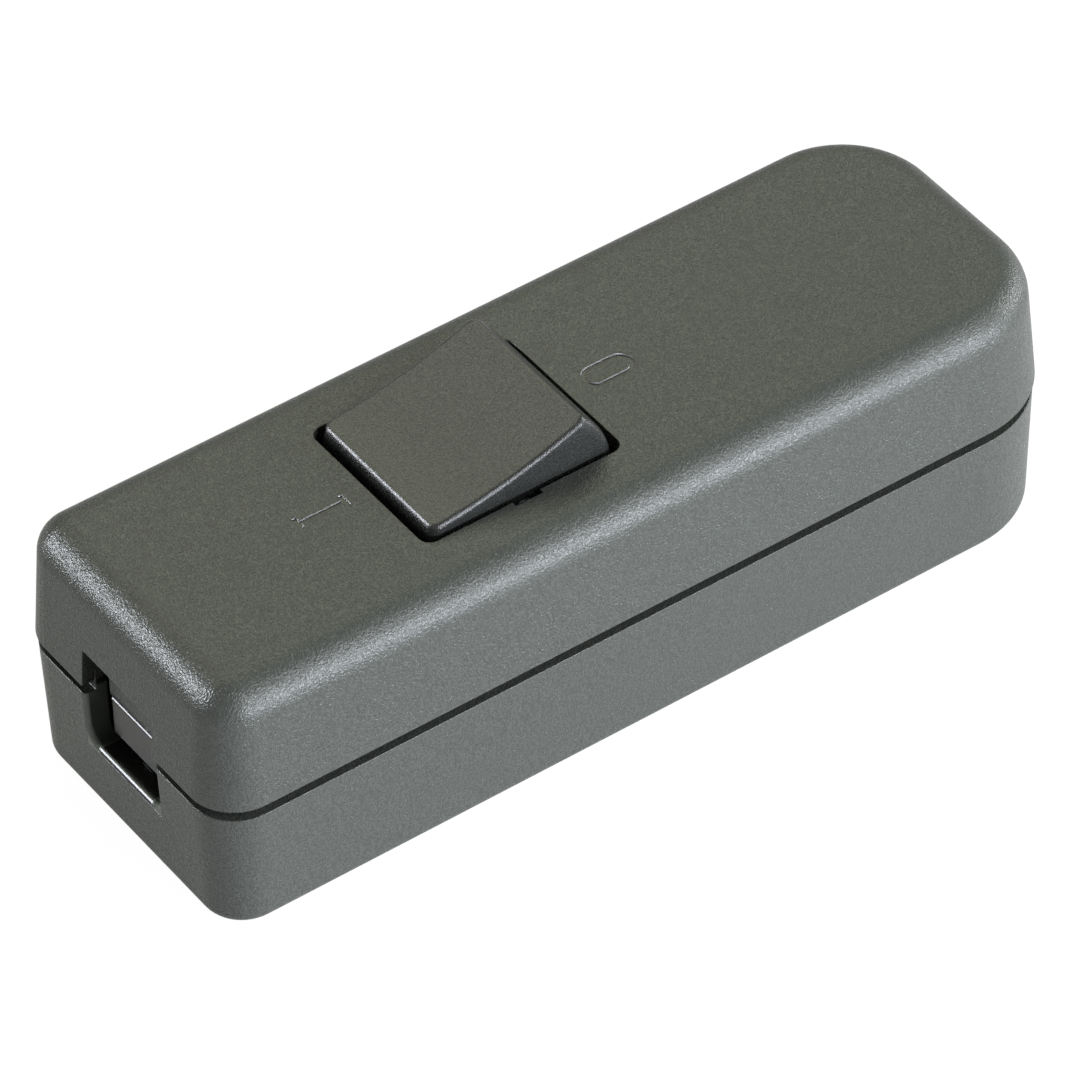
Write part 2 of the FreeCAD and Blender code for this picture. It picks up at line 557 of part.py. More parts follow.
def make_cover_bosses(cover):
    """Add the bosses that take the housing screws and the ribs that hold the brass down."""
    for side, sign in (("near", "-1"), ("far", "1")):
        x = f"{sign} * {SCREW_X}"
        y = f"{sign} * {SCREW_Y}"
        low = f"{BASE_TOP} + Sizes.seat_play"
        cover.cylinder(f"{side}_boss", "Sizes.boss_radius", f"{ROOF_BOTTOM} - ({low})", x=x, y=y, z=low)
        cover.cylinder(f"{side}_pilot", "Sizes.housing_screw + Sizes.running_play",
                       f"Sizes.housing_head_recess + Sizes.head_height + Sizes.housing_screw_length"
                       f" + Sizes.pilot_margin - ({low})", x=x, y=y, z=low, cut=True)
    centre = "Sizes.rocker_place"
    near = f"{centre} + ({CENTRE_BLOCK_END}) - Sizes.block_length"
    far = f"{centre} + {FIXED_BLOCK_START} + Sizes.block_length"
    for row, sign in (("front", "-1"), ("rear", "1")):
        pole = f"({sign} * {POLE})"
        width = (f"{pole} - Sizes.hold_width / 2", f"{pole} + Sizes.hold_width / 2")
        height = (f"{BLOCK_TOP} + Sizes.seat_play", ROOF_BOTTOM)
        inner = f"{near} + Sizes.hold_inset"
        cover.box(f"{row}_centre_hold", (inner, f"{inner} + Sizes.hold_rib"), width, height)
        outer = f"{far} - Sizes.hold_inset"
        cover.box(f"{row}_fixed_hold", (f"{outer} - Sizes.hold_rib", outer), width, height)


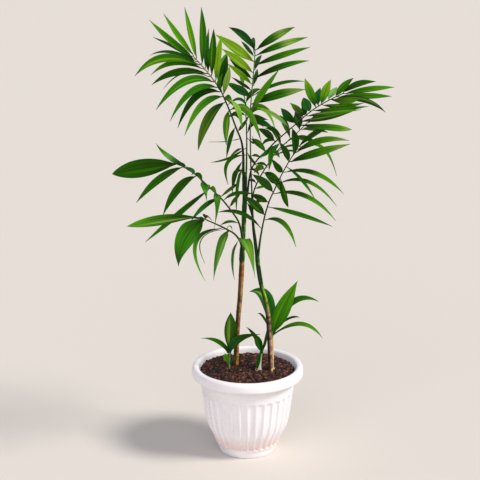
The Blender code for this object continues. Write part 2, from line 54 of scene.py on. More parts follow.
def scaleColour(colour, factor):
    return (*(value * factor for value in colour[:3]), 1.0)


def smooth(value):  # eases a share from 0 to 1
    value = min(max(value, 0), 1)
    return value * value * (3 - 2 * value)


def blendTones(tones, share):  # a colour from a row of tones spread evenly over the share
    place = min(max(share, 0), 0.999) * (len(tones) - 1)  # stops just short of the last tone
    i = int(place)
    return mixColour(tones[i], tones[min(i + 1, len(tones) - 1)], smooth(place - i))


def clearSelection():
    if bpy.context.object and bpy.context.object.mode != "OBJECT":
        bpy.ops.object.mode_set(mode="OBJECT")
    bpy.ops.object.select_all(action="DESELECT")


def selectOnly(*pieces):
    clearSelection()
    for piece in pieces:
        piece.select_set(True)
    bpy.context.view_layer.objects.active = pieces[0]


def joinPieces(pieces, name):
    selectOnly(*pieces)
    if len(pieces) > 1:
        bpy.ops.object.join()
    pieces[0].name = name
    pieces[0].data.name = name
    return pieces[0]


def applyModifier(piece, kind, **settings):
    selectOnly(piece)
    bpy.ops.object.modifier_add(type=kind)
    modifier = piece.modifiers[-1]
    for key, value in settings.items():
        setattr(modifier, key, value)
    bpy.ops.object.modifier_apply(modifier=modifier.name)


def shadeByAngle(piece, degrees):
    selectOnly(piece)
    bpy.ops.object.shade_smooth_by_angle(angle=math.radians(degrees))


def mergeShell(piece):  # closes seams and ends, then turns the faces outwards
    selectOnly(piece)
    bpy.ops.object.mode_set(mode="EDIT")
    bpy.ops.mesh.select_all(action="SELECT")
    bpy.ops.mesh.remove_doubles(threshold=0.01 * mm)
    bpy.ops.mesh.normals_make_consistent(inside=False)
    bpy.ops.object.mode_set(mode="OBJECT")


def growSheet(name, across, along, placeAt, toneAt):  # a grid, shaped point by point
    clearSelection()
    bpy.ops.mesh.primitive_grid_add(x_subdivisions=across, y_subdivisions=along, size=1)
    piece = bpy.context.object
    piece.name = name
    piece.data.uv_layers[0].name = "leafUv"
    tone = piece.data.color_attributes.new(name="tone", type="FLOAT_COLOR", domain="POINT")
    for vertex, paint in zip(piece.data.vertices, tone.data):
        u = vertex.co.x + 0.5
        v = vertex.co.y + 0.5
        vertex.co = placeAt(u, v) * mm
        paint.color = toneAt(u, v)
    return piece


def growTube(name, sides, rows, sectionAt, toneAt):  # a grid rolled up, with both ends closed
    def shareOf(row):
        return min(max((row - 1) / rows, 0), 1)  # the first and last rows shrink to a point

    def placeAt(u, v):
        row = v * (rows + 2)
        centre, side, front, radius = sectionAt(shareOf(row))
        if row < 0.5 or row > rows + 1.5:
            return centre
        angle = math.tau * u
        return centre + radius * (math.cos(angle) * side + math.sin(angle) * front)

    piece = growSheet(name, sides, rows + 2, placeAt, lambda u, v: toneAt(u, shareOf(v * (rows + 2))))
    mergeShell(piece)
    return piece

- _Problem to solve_
Take the entries above and copy them out exactly.

- _The result_
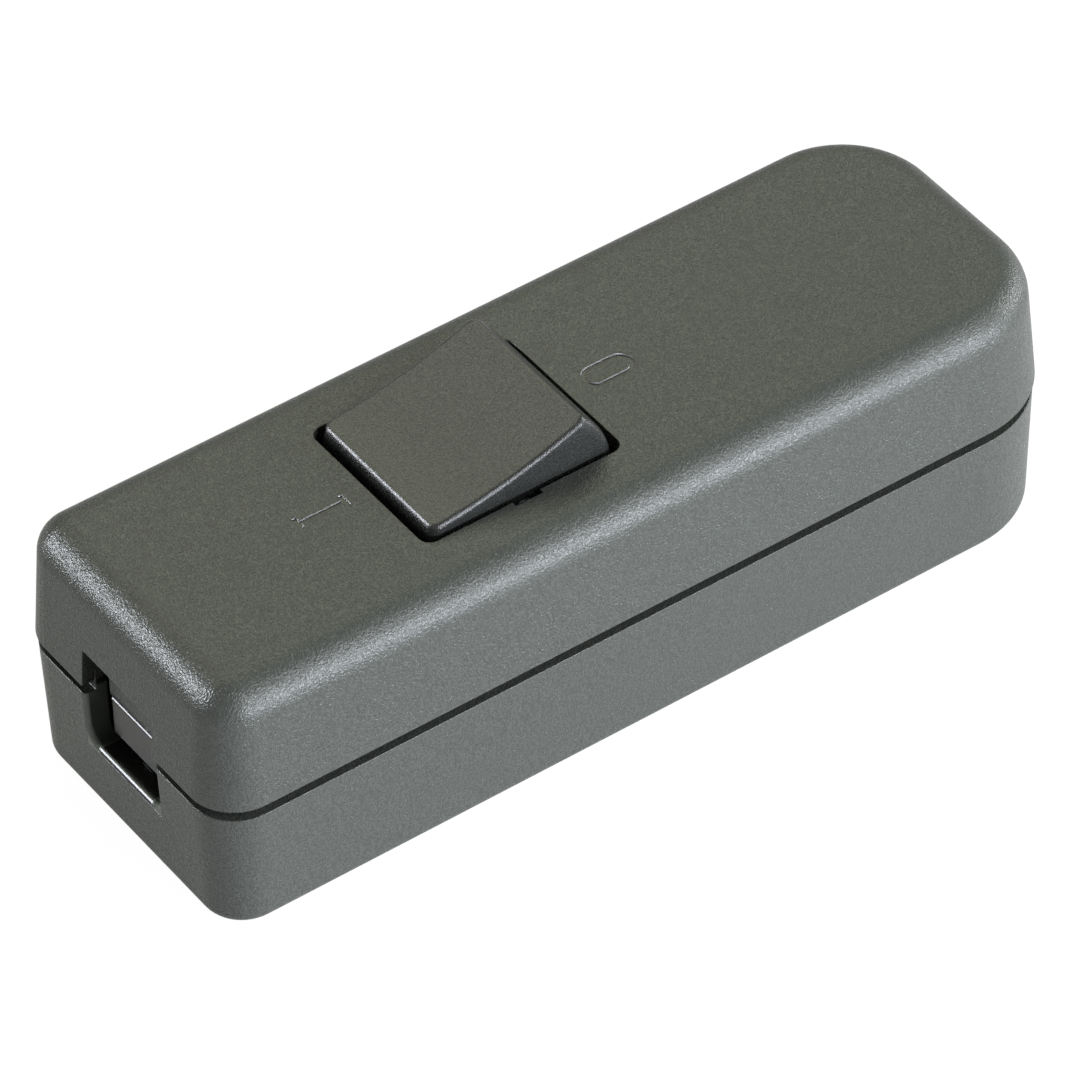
Write part 2 of the FreeCAD and Blender code for this picture. It picks up at line 557 of part.py. More parts follow.
def make_cover_bosses(cover):
    """Add the bosses that take the housing screws and the ribs that hold the brass down."""
    for side, sign in (("near", "-1"), ("far", "1")):
        x = f"{sign} * {SCREW_X}"
        y = f"{sign} * {SCREW_Y}"
        low = f"{BASE_TOP} + Sizes.seat_play"
        cover.cylinder(f"{side}_boss", "Sizes.boss_radius", f"{ROOF_BOTTOM} - ({low})", x=x, y=y, z=low)
        cover.cylinder(f"{side}_pilot", "Sizes.housing_screw + Sizes.running_play",
                       f"Sizes.housing_head_recess + Sizes.head_height + Sizes.housing_screw_length"
                       f" + Sizes.pilot_margin - ({low})", x=x, y=y, z=low, cut=True)
    centre = "Sizes.rocker_place"
    near = f"{centre} + ({CENTRE_BLOCK_END}) - Sizes.block_length"
    far = f"{centre} + {FIXED_BLOCK_START} + Sizes.block_length"
    for row, sign in (("front", "-1"), ("rear", "1")):
        pole = f"({sign} * {POLE})"
        width = (f"{pole} - Sizes.hold_width / 2", f"{pole} + Sizes.hold_width / 2")
        height = (f"{BLOCK_TOP} + Sizes.seat_play", ROOF_BOTTOM)
        inner = f"{near} + Sizes.hold_inset"
        cover.box(f"{row}_centre_hold", (inner, f"{inner} + Sizes.hold_rib"), width, height)
        outer = f"{far} - Sizes.hold_inset"
        cover.box(f"{row}_fixed_hold", (f"{outer} - Sizes.hold_rib", outer), width, height)


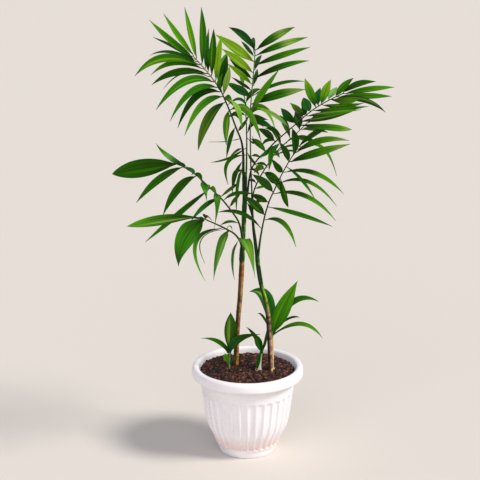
The Blender code for this object continues. Write part 2, from line 54 of scene.py on. More parts follow.
def scaleColour(colour, factor):
    return (*(value * factor for value in colour[:3]), 1.0)


def smooth(value):  # eases a share from 0 to 1
    value = min(max(value, 0), 1)
    return value * value * (3 - 2 * value)


def blendTones(tones, share):  # a colour from a row of tones spread evenly over the share
    place = min(max(share, 0), 0.999) * (len(tones) - 1)  # stops just short of the last tone
    i = int(place)
    return mixColour(tones[i], tones[min(i + 1, len(tones) - 1)], smooth(place - i))


def clearSelection():
    if bpy.context.object and bpy.context.object.mode != "OBJECT":
        bpy.ops.object.mode_set(mode="OBJECT")
    bpy.ops.object.select_all(action="DESELECT")


def selectOnly(*pieces):
    clearSelection()
    for piece in pieces:
        piece.select_set(True)
    bpy.context.view_layer.objects.active = pieces[0]


def joinPieces(pieces, name):
    selectOnly(*pieces)
    if len(pieces) > 1:
        bpy.ops.object.join()
    pieces[0].name = name
    pieces[0].data.name = name
    return pieces[0]


def applyModifier(piece, kind, **settings):
    selectOnly(piece)
    bpy.ops.object.modifier_add(type=kind)
    modifier = piece.modifiers[-1]
    for key, value in settings.items():
        setattr(modifier, key, value)
    bpy.ops.object.modifier_apply(modifier=modifier.name)


def shadeByAngle(piece, degrees):
    selectOnly(piece)
    bpy.ops.object.shade_smooth_by_angle(angle=math.radians(degrees))


def mergeShell(piece):  # closes seams and ends, then turns the faces outwards
    selectOnly(piece)
    bpy.ops.object.mode_set(mode="EDIT")
    bpy.ops.mesh.select_all(action="SELECT")
    bpy.ops.mesh.remove_doubles(threshold=0.01 * mm)
    bpy.ops.mesh.normals_make_consistent(inside=False)
    bpy.ops.object.mode_set(mode="OBJECT")


def growSheet(name, across, along, placeAt, toneAt):  # a grid, shaped point by point
    clearSelection()
    bpy.ops.mesh.primitive_grid_add(x_subdivisions=across, y_subdivisions=along, size=1)
    piece = bpy.context.object
    piece.name = name
    piece.data.uv_layers[0].name = "leafUv"
    tone = piece.data.color_attributes.new(name="tone", type="FLOAT_COLOR", domain="POINT")
    for vertex, paint in zip(piece.data.vertices, tone.data):
        u = vertex.co.x + 0.5
        v = vertex.co.y + 0.5
        vertex.co = placeAt(u, v) * mm
        paint.color = toneAt(u, v)
    return piece


def growTube(name, sides, rows, sectionAt, toneAt):  # a grid rolled up, with both ends closed
    def shareOf(row):
        return min(max((row - 1) / rows, 0), 1)  # the first and last rows shrink to a point

    def placeAt(u, v):
        row = v * (rows + 2)
        centre, side, front, radius = sectionAt(shareOf(row))
        if row < 0.5 or row > rows + 1.5:
            return centre
        angle = math.tau * u
        return centre + radius * (math.cos(angle) * side + math.sin(angle) * front)

    piece = growSheet(name, sides, rows + 2, placeAt, lambda u, v: toneAt(u, shareOf(v * (rows + 2))))
    mergeShell(piece)
    return piece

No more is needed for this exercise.